Man sollte in einer ruhigen Minute, freundlich und Anteil nehmend seiner Besorgnis Ausdruck geben. Vorwürfe und Streitereien nutzen hier nichts. Man sollte dem Betroffenen empfehlen, eine Selbsthilfegruppe zu besuchen und einen Termin in einer Suchtberatungsstelle zu vereinbaren. Man kann ihnen auch ein Buch kaufen, in dem über Sucht informiert wird, zum Beispiel „Die Suchtfibel“ von Ralph Schneider, oder „Lieber schlau als blau“ von Johannes Lindenmeyer.

Ab wann ist man „süchtig“? Und wann müssten bei jedem die Alarmglocken schrillen?

Wenn drei der oben aufgeführten Symptomkomplexe des Anhängigkeitssyndroms vorliegen, ist man süchtig. Die Alarmglocken sollten schrillen, wenn man eines der obigen Merkmale bei sich erkennt. Wenn man morgens bereits den Impuls hat, Alkohol zu trinken oder wenn man alleine und aus Kummer trinkt, sind das ebenfalls Alarmsignale.

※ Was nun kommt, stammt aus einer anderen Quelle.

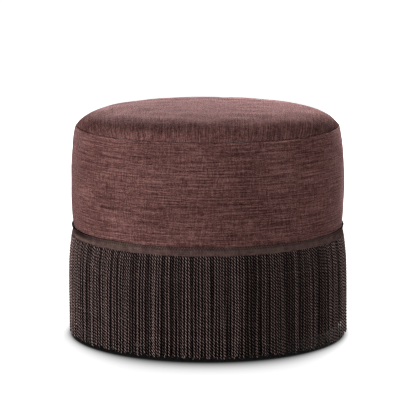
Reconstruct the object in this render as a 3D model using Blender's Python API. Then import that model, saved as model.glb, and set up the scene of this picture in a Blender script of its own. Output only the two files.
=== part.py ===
"""Round drum ottoman with a bullion fringe, as an upholsterer would take it apart.

Metres, +Z up. The origin lies on the floor, under the middle of the stool.
Pieces that touch keep CLEARANCE between their meshes.
"""

import math

import bmesh
import bpy
import numpy as np
from mathutils import Matrix, Vector

# Shared
CLEARANCE = 0.0003
ROUND_SIDES = 48
SMOOTH_ANGLE = math.radians(40)

# Heights of the outside, stacked from the floor up
FRINGE_FLOOR_GAP = 0.0065
FRINGE_DROP = 0.1788
TAPE_HEIGHT = 0.0155
BAND_HEIGHT = 0.1782
EDGE_RISE = 0.0275
CROWN_RISE = 0.0045

# Radii of the outside
WALL_RADIUS = 0.2418
SEAM_INSET = 0.0066

# Swell of the side band and roundness of the crown's edge
BELLY = 0.0069
BELLY_SKEW = 1.3
BELLY_FULLNESS = 0.55
BELLY_LEVELS = (0.0, 0.06, 0.22, 0.50, 0.75, 0.90, 1.0)
DOME_ANGLES = (0.0, 0.86, 15.0, 30.0, 45.0, 60.0, 75.0, 90.0)
DOME_SQUARENESS = 0.25
DOME_SOFTNESS = 1.685

# Cover cloth
COVER_THICKNESS = 0.0012
SEAM_ALLOWANCE = 0.010
SEAM_SLOPE = math.radians(45)
HEM_WIDTH = 0.030
HEM_CORNER = 0.0015

# Padding
WADDING_THICKNESS = 0.008
SEAT_FOAM_THICKNESS = 0.050
SEAT_FOAM_SHOULDER = 0.010
SEAT_FOAM_CHAMFER = 0.003
SIDE_FOAM_THICKNESS = 0.0082
SIDE_FOAM_DROP = 0.002

# Frame
PANEL_THICKNESS = 0.003
PANEL_JOINT = 0.002
BASE_BOARD_THICKNESS = 0.018
TOP_BOARD_THICKNESS = 0.015
VENT_RADIUS = 0.010
VENT_CIRCLE = 0.110
VENT_COUNT = 4
VENT_SIDES = 16
UPRIGHT_COUNT = 6
UPRIGHT_WIDTH = 0.038
UPRIGHT_DEPTH = 0.022

# Countersunk board screws
SCREW_SIDES = 8
SCREW_SHANK_RADIUS = 0.002
SCREW_HEAD_RADIUS = 0.0045
SCREW_HEAD_HEIGHT = 0.003
SCREW_POINT = 0.004
SCREW_LENGTH = 0.045

# Feet and what lies under the base board
FOOT_COUNT = 4
FOOT_HEIGHT = 0.025
FOOT_TOP_RADIUS = 0.021
FOOT_BOTTOM_RADIUS = 0.018
FOOT_CORNER = 0.002
FOOT_MARGIN = 0.0095
FOOT_SIDES = 16
FOOT_RECESS_RADIUS = 0.0062
FOOT_RECESS_DEPTH = 0.012
FOOT_SCREW_HEAD_RADIUS = 0.0048
FOOT_SCREW_HEAD_HEIGHT = 0.0026
FOOT_SCREW_BITE = 0.014
DUST_COVER_THICKNESS = 0.0008
DUST_COVER_MARGIN = 0.006
DUST_COVER_STEP = 0.006
DUST_COVER_SLACK = 0.002

# Heading tape and the web of the fringe behind it
TAPE_THICKNESS = 0.0012
TAPE_ROLL = 0.0006
TAPE_ROLL_HEIGHT = 0.0030
TAPE_JOINT = 0.0008
WEB_THICKNESS = 0.0008
WEB_MARGIN = 0.0035

# Cords: a bulge just under the tape, then a nearly straight fall
FRINGE_LENGTHS = 12
CORDS_PER_LENGTH = 26
CORD_DEPTH = 0.0046
CORD_GAP = 0.0006
CORD_STAGGER = 0.0008
CORD_UNEVENNESS = 0.0015
CORD_RHYTHM = 2.4
KNEE_DROP = 0.024
KNEE_STANDOFF = 0.0020
END_STANDOFF = 0.0051

# Heights that follow from the sizes above
TAPE_BOTTOM = FRINGE_FLOOR_GAP + FRINGE_DROP
TAPE_TOP = TAPE_BOTTOM + TAPE_HEIGHT
SEAM_HEIGHT = TAPE_TOP + BAND_HEIGHT
COVER_RIM = SEAM_HEIGHT + CLEARANCE / 2
WADDING_INSET = COVER_THICKNESS + CLEARANCE
FOAM_INSET = WADDING_INSET + WADDING_THICKNESS + CLEARANCE
CROWN_FOAM_BOTTOM = COVER_RIM - FOAM_INSET + SEAT_FOAM_SHOULDER
SEAT_FOAM_TOP = CROWN_FOAM_BOTTOM - CLEARANCE
SEAT_FOAM_BOTTOM = SEAT_FOAM_TOP - SEAT_FOAM_THICKNESS
TOP_BOARD_TOP = SEAT_FOAM_BOTTOM - CLEARANCE
TOP_BOARD_BOTTOM = TOP_BOARD_TOP - TOP_BOARD_THICKNESS
DUST_COVER_TOP = FOOT_HEIGHT + CLEARANCE + DUST_COVER_THICKNESS
BASE_BOARD_BOTTOM = DUST_COVER_TOP + CLEARANCE
BASE_BOARD_TOP = BASE_BOARD_BOTTOM + BASE_BOARD_THICKNESS
HEM_TOP = BASE_BOARD_BOTTOM - CLEARANCE
HEM_BOTTOM = HEM_TOP - COVER_THICKNESS
UPRIGHT_BOTTOM = BASE_BOARD_TOP + CLEARANCE
UPRIGHT_TOP = TOP_BOARD_BOTTOM - CLEARANCE

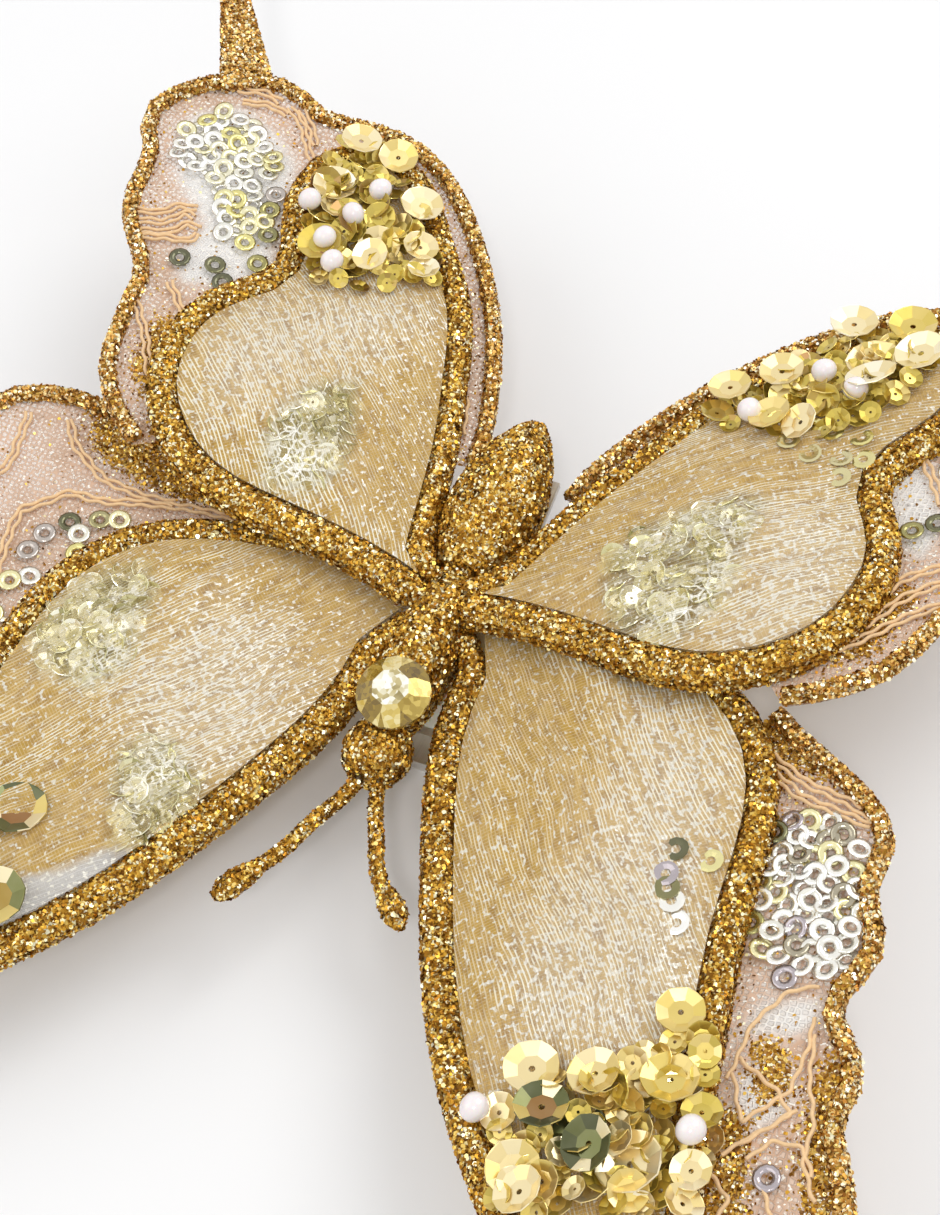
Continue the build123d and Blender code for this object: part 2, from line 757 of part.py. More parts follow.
# Glue pad between the clip and the flat under the thorax
pad_slope = (clip_knee_height - upper_low) / (clip_pivot_place - land_end)
pad_points = [
    (pad_front, upper_low + clip_sheet + (pad_front - land_end) * pad_slope),
    (pad_back, upper_low + clip_sheet + (pad_back - land_end) * pad_slope),
    (pad_back, thorax_flat_height), (pad_front, thorax_flat_height),
]
pad_wire = Wire.make_polygon([Vector(0, y, z) for y, z in pad_points], close=True)
pad = extrude(Face(pad_wire), pad_width / 2, both=True, dir=(1, 0, 0))
write_node(pad.solids(), "glue_pad")

# Coil spring round the pin

def spring_wire_at(share):
    return clip_spring_wire


spring_radius = pin_radius + clip_spring_bore_gap + clip_spring_wire / 2
spring_length = clip_spring_pitch * clip_spring_turns
spring_path = Helix(clip_spring_pitch, spring_length, spring_radius)
spring = round_bar(spring_path, spring_wire_at, 0, 1, spring_facets, spring_steps)
spring = spring.moved(Location((-spring_length / 2, clip_pivot_place, clip_pivot_height), (0, 90, 0)))
write_node([single(spring)], "clip_spring")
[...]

Gibt es auch so etwas wie eine Risikogruppe?

Ein besonders hohes Risiko haben Menschen, in deren Familie Suchterkrankungen vorkommen. Menschen, die eine Neigung haben, Ihren Impulsen schnell und spontan nachzugeben, Menschen mit sonstigen psychischen Störungen, wie zum Beispiel Depressionen oder Angststörungen, Menschen mit besonderen psychischen Problemen und einsame Menschen sind ebenso gefährdet.

Wie und wo kann man Hilfe finden?

Niedrigschwellige Anlaufstellen sind die Selbsthilfegruppen, etwa die Anonymen Alkoholiker, der Kreuzbund, das blaue Kreuz, die Guttempler, sowie die verschiedenen Freundeskreise. Weiterhin sind die psychosozialen Beratungsstellen dazu geeignet, kurzfristig für Gesprächsangebote zur Verfügung zu stehen. Hilfe kann man auch finden bei niedergelassenen Psychiatern, sowie in Psychiatrien, wo die notwendigen Entgiftungen durchgeführt werden. 

Wie sieht Ihre Hilfestellung aus?

Wir gehen telefonisch auf Fragen von Betroffenen ein, führen stationäre sowie ganztägig ambulante Entwöhnungsbehandlungen durch und betreuen sie in Nachsorgegruppen. Nach der ersten Beratung sollte eine stationäre Entgiftung durchgeführt werden, danach die Entwöhnung und schließlich die Nachsorge. Inhaltlich besonders bewährt hat sich die kognitive Verhaltenstherapie.

Ist eine Entwöhnung Kopfsache – zumal unser Gehirn unsere Schaltzentrale ist?

Vollkommen richtig. Ohne den Einsatz des Gehirns kann man keine sinnvolle Entwöhnung durchführen. In der Entwöhnung lernen die Betroffenen zu erkennen welche Auslöser ihr Suchtverhalten hat und wie man anders als durch den Suchtmittelkonsum damit umgehen kann. Sie erfahren, welche Strategien Sie einsetzen können, wenn der Impuls erneut zu konsumieren, sie wieder überfällt. Sie lernen auch mit ihren anderen Problemen lösungsorientiert umzugehen.

Bleibt Ihr Fazit…

Man kann ein glückliches Leben ohne Suchtmittel führen. Erfolgreiche Patienten und Patientinnen empfinden ihre Abstinenz viel mehr als eine Befreiung als einen Verzicht.